* _SET TASK_:
Output the data below in full, byte for byte. Nothing may differ.

* _DATA EXCERPTS_:
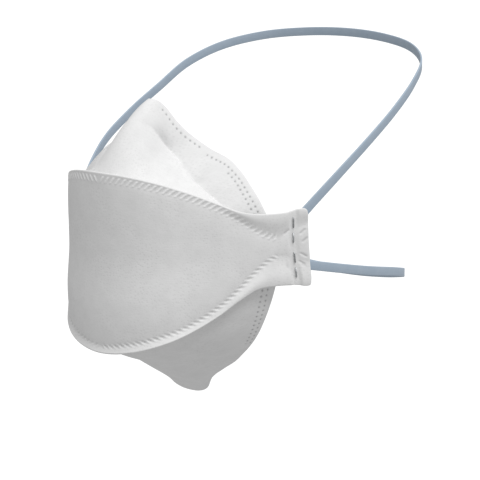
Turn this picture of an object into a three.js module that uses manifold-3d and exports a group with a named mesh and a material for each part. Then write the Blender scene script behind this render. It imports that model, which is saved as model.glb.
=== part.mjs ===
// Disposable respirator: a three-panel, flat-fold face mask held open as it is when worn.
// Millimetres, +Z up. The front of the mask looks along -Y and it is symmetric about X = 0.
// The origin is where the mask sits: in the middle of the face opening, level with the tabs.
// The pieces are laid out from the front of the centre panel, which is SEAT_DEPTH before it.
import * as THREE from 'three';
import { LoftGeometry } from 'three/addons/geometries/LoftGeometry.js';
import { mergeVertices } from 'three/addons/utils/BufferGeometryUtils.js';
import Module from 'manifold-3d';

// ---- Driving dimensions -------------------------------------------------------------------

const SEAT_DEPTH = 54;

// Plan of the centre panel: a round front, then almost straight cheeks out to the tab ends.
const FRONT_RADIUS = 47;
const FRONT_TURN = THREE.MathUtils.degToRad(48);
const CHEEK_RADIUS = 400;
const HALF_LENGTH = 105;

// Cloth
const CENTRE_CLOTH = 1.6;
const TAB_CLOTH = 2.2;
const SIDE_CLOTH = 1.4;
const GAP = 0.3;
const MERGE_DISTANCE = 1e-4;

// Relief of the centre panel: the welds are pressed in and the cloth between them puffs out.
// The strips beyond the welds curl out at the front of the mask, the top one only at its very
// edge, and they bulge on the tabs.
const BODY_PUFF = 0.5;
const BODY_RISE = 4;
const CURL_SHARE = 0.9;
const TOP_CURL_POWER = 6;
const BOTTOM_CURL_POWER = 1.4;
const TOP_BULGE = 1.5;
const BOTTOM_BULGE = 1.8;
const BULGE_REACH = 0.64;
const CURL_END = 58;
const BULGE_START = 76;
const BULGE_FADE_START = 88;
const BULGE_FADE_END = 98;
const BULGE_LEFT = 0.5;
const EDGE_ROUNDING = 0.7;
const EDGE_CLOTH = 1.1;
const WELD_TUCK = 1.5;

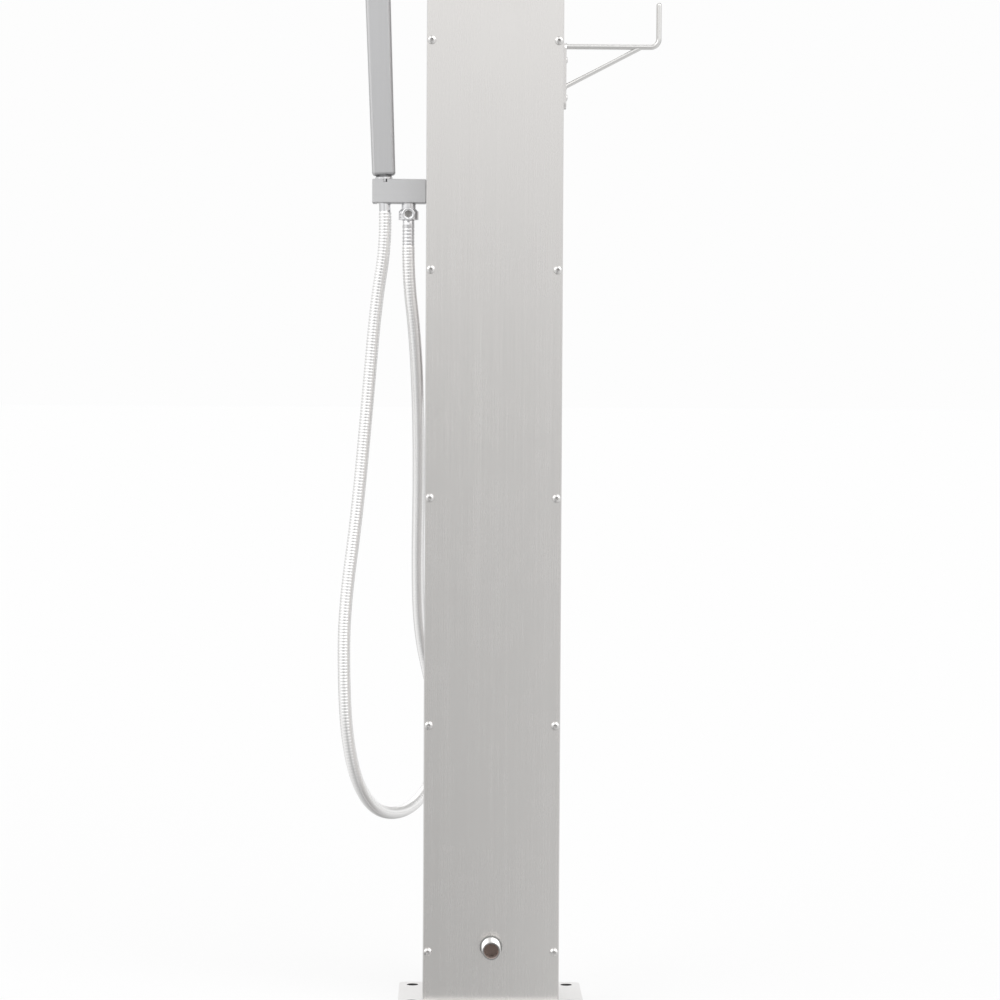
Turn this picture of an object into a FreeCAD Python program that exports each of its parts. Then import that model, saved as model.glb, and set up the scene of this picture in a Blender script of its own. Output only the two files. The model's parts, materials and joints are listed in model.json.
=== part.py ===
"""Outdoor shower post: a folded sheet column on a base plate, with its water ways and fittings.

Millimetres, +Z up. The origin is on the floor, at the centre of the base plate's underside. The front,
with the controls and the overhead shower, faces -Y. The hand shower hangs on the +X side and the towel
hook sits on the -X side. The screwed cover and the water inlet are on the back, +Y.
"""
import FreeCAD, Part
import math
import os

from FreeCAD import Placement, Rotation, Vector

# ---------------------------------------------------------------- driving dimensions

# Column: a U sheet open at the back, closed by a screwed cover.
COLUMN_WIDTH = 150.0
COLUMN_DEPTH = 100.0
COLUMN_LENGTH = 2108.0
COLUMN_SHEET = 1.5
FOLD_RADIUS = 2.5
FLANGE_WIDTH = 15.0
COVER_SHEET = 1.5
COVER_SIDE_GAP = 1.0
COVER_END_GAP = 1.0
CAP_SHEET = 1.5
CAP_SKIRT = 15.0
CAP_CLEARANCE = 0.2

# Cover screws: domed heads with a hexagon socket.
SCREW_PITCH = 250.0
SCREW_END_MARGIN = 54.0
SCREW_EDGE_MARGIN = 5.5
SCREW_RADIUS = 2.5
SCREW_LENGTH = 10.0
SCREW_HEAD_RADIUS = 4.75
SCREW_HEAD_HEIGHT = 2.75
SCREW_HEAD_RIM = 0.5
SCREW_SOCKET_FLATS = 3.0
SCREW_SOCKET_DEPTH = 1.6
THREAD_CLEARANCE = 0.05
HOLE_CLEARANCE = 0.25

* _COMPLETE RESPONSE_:
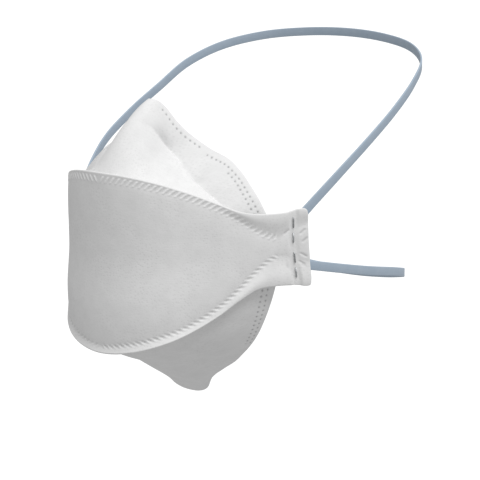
Turn this picture of an object into a three.js module that uses manifold-3d and exports a group with a named mesh and a material for each part. Then write the Blender scene script behind this render. It imports that model, which is saved as model.glb.
=== part.mjs ===
// Disposable respirator: a three-panel, flat-fold face mask held open as it is when worn.
// Millimetres, +Z up. The front of the mask looks along -Y and it is symmetric about X = 0.
// The origin is where the mask sits: in the middle of the face opening, level with the tabs.
// The pieces are laid out from the front of the centre panel, which is SEAT_DEPTH before it.
import * as THREE from 'three';
import { LoftGeometry } from 'three/addons/geometries/LoftGeometry.js';
import { mergeVertices } from 'three/addons/utils/BufferGeometryUtils.js';
import Module from 'manifold-3d';

// ---- Driving dimensions -------------------------------------------------------------------

const SEAT_DEPTH = 54;

// Plan of the centre panel: a round front, then almost straight cheeks out to the tab ends.
const FRONT_RADIUS = 47;
const FRONT_TURN = THREE.MathUtils.degToRad(48);
const CHEEK_RADIUS = 400;
const HALF_LENGTH = 105;

// Cloth
const CENTRE_CLOTH = 1.6;
const TAB_CLOTH = 2.2;
const SIDE_CLOTH = 1.4;
const GAP = 0.3;
const MERGE_DISTANCE = 1e-4;

// Relief of the centre panel: the welds are pressed in and the cloth between them puffs out.
// The strips beyond the welds curl out at the front of the mask, the top one only at its very
// edge, and they bulge on the tabs.
const BODY_PUFF = 0.5;
const BODY_RISE = 4;
const CURL_SHARE = 0.9;
const TOP_CURL_POWER = 6;
const BOTTOM_CURL_POWER = 1.4;
const TOP_BULGE = 1.5;
const BOTTOM_BULGE = 1.8;
const BULGE_REACH = 0.64;
const CURL_END = 58;
const BULGE_START = 76;
const BULGE_FADE_START = 88;
const BULGE_FADE_END = 98;
const BULGE_LEFT = 0.5;
const EDGE_ROUNDING = 0.7;
const EDGE_CLOTH = 1.1;
const WELD_TUCK = 1.5;

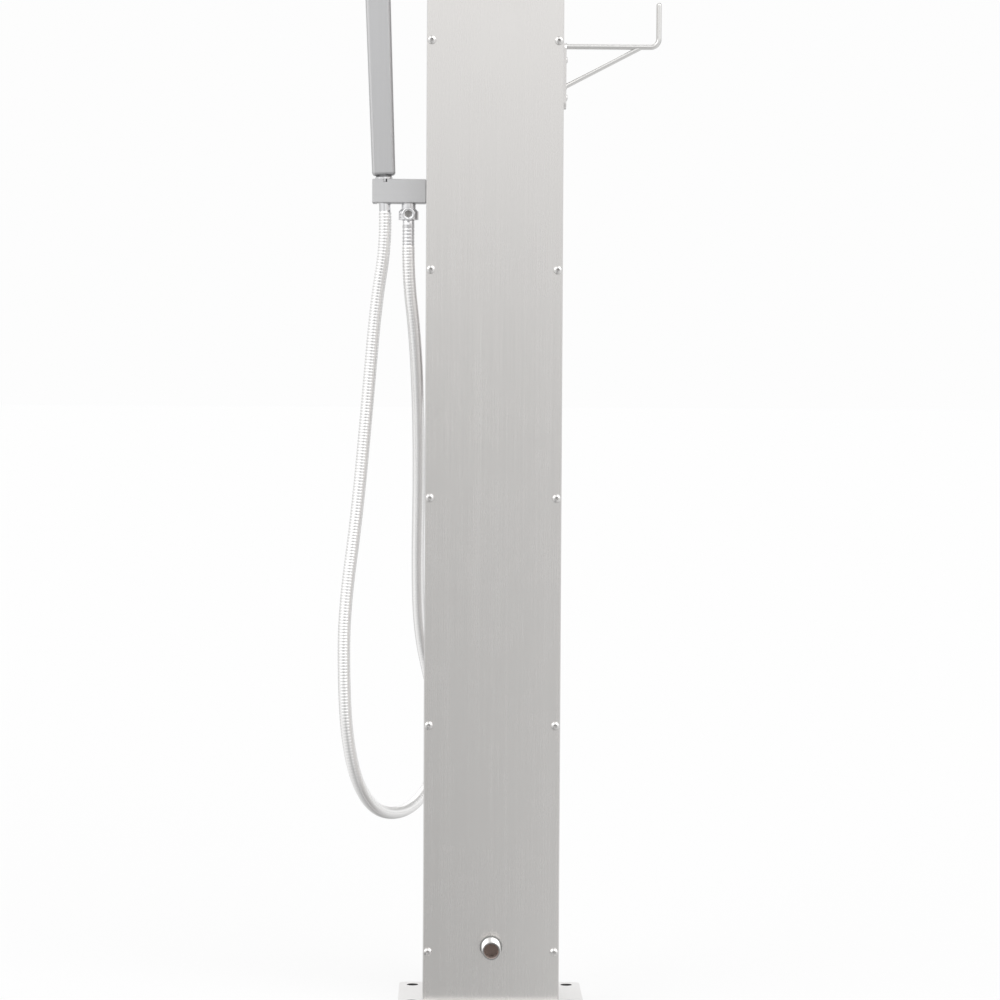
Turn this picture of an object into a FreeCAD Python program that exports each of its parts. Then import that model, saved as model.glb, and set up the scene of this picture in a Blender script of its own. Output only the two files. The model's parts, materials and joints are listed in model.json.
=== part.py ===
"""Outdoor shower post: a folded sheet column on a base plate, with its water ways and fittings.

Millimetres, +Z up. The origin is on the floor, at the centre of the base plate's underside. The front,
with the controls and the overhead shower, faces -Y. The hand shower hangs on the +X side and the towel
hook sits on the -X side. The screwed cover and the water inlet are on the back, +Y.
"""
import FreeCAD, Part
import math
import os

from FreeCAD import Placement, Rotation, Vector

# ---------------------------------------------------------------- driving dimensions

# Column: a U sheet open at the back, closed by a screwed cover.
COLUMN_WIDTH = 150.0
COLUMN_DEPTH = 100.0
COLUMN_LENGTH = 2108.0
COLUMN_SHEET = 1.5
FOLD_RADIUS = 2.5
FLANGE_WIDTH = 15.0
COVER_SHEET = 1.5
COVER_SIDE_GAP = 1.0
COVER_END_GAP = 1.0
CAP_SHEET = 1.5
CAP_SKIRT = 15.0
CAP_CLEARANCE = 0.2

# Cover screws: domed heads with a hexagon socket.
SCREW_PITCH = 250.0
SCREW_END_MARGIN = 54.0
SCREW_EDGE_MARGIN = 5.5
SCREW_RADIUS = 2.5
SCREW_LENGTH = 10.0
SCREW_HEAD_RADIUS = 4.75
SCREW_HEAD_HEIGHT = 2.75
SCREW_HEAD_RIM = 0.5
SCREW_SOCKET_FLATS = 3.0
SCREW_SOCKET_DEPTH = 1.6
THREAD_CLEARANCE = 0.05
HOLE_CLEARANCE = 0.25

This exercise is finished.